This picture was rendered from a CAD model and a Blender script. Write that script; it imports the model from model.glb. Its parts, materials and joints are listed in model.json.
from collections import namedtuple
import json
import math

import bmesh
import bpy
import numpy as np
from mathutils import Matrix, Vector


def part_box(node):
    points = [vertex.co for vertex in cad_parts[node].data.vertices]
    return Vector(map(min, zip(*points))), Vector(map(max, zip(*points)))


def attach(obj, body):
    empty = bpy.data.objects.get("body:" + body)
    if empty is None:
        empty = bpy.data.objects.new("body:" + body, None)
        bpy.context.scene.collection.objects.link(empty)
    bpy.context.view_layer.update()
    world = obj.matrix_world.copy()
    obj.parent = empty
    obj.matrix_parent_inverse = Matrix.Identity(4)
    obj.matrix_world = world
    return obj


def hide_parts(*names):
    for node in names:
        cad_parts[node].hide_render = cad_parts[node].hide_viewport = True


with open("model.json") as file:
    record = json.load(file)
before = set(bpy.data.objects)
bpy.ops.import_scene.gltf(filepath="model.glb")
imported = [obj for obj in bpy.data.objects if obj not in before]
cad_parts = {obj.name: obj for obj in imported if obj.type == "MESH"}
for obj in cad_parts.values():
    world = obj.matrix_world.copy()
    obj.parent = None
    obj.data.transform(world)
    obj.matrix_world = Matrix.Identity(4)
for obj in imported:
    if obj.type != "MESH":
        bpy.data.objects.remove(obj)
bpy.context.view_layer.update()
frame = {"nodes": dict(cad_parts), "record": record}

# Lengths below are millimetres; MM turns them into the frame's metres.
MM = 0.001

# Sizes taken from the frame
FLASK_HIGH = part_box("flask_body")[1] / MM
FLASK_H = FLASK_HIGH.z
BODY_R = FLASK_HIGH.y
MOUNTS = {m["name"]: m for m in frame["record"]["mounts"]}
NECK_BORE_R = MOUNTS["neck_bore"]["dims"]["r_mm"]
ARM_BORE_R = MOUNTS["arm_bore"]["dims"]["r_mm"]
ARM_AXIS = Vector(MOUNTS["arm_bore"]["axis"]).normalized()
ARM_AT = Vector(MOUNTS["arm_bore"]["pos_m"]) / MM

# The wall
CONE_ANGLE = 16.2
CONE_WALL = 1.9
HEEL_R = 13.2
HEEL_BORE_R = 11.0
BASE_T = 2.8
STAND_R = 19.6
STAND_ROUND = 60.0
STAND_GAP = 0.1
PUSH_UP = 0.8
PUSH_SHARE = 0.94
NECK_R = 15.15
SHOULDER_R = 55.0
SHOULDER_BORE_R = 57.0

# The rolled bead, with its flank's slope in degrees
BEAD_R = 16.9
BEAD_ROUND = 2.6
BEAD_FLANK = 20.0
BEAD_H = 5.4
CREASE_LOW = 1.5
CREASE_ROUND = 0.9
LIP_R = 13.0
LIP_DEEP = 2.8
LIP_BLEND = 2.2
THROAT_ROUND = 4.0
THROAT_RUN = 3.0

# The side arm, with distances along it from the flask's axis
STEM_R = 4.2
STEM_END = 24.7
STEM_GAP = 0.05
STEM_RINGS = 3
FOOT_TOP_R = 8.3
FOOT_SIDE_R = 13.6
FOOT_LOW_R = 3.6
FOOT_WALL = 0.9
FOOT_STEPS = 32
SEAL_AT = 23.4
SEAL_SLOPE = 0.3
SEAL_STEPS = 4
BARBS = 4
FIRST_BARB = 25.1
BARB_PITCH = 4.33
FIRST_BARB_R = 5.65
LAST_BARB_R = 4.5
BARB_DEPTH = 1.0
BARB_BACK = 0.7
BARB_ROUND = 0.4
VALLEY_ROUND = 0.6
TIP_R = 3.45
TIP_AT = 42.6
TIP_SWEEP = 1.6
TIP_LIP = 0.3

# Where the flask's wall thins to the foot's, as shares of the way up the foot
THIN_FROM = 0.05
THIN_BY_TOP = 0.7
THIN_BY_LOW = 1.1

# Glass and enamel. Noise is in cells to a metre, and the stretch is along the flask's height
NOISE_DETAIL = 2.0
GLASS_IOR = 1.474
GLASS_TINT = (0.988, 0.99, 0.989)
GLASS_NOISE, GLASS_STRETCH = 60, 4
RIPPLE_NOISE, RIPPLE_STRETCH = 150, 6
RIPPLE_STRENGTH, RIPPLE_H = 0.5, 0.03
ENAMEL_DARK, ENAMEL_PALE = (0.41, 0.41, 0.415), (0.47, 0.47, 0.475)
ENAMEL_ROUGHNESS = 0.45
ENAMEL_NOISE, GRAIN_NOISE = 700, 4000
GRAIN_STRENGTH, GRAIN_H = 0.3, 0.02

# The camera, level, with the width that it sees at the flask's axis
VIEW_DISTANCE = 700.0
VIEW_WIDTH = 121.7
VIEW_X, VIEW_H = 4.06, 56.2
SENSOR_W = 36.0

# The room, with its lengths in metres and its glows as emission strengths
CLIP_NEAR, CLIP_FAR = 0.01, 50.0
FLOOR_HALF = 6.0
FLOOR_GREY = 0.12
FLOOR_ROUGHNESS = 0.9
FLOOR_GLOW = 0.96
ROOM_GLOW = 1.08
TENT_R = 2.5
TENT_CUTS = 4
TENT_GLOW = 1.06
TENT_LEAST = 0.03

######

--- What is expected ---
Exactly repeat the lines above, from the opening line through the one with "import math", and include nothing else.

--- Written answer ---
This picture was rendered from a CAD model and a Blender script. Write that script; it imports the model from model.glb. Its parts, materials and joints are listed in model.json.
from collections import namedtuple
import json
import math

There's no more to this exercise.